II. Natural Resources

Academic journal article Environmental Law

II. Natural Resources

Article excerpt

A. Endangered Species Act

1. Sierra Club v. U.S. Bureau of Land Management, 786 F.3d 1219 (9th Cir. 2015).

In this case, the Sierra Club and other organizations (106) (collectively, Sierra Club) challenged the United States Bureau of Land Management's (BLM) decision to grant North Sky River Energy, LLC (North Sky) a right-of-way across BLM land, alleging that BLM violated the Endangered Species Act (ESA) (107) by failing to consult with the United States Fish and Wildlife Service (FWS) regarding the effects of the project. Sierra Club also alleged that BLM violated the National Environmental Policy Act (NEPA) (108) by failing to prepare an Environmental Impact Statement (EIS). The district court found for BLM after determining that North Sky would have completed the Wind Project regardless of whether BLM approved the Road Project because North Sky had a feasible alternative, and that the BLM-approved Road Project had independent utility. On appeal, the Ninth Circuit affirmed the district court's ruling. Additionally, the Ninth Circuit found that BLM did not act arbitrarily or capriciously when it changed its initial position that consulting with FWS might be required.

The Sierra Club challenged two North Sky projects: first, a wind energy project (Wind Project) developed by North Sky on 12,000 acres of private land located outside of Tehachapi, California; and second, North Sky's proposed use of BLM land for a right-of-way connecting the Wind Project with an existing state highway (Road Project). North Sky also contemplated an alternative right-of-way traversing private land (Private Road Option). Ultimately North Sky opted for the Road Project, finding that the Private Road Option would disturb vegetation and wildlife habitat.

Initially, BLM believed that the ESA required BLM to consult with FWS when reviewing the Road Project proposal. However, after North Sky submitted the Private Road Option, BLM concluded the Private Road Option was a viable alternative to the Road Project. This determination obviated the ESA's consultation requirement because it meant the viability of North Sky's operation was not dependent on BLM approval. BLM issued an environmental assessment which found that the Road Project would have no significant environmental impact, and found that the Road Project would provide dust control, reduce erosion, and control unauthorized vehicle access to the Pacific Crest Trail. Based on these findings, BLM issued a permit for the Road Project.

After the permit was issued, Sierra Club sued BLM, alleging its decision to issue a permit for the Road Project violated the ESA and NEPA. North Sky intervened and the parties cross-moved for summary judgment. The district court granted summary judgment for BLM, holding that BLM's decision to issue the permit was not arbitrary or capricious. The Ninth Circuit reviewed the district court's grant of summary judgment de novo.
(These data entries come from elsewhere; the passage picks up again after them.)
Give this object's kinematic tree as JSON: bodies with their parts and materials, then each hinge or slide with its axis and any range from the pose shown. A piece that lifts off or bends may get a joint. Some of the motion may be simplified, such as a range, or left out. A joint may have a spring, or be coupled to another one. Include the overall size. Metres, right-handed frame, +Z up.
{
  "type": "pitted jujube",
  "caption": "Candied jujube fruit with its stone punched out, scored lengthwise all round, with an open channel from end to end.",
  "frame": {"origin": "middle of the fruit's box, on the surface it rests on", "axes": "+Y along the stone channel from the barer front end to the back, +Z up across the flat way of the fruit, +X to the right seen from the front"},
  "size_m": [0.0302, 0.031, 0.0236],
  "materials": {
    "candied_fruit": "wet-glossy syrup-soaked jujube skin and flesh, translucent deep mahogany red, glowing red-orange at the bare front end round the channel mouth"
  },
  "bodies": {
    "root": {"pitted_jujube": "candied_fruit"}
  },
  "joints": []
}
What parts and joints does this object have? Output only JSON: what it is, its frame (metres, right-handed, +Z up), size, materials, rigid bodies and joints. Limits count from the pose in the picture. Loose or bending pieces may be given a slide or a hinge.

The first issue on appeal was whether the ESA required BLM to consult with FWS regarding impacts of the Wind Project prior to approving the Road Project. The ESA consultation requirement is triggered only by federal agency action. (109) ESA consultation ensures that a federal agency considers the direct and indirect effects of its action on a protected species or critical habitat, as well as the effects of other activities that are interrelated or interdependent with the proposed action. (110) At the outset, the court determined that the Wind Project was not a federal agency action because it involved a private company developing private land without federal funds, and the Wind Project was not dependent on BLM approval of the Road Project. BLM was, therefore, not required to consult with FWS on the Wind Project's direct effects. The court noted that the Road Project was a federal agency action, and that BLM had properly consulted the ESA on the Road Projects direct effects.

The Ninth Circuit then considered whether the effects of the Wind Project were indirect effects of the Road Project, or whether the Wind Project was an interrelated or interdependent activity with the Road Project, either of which would require consultation with FWS. …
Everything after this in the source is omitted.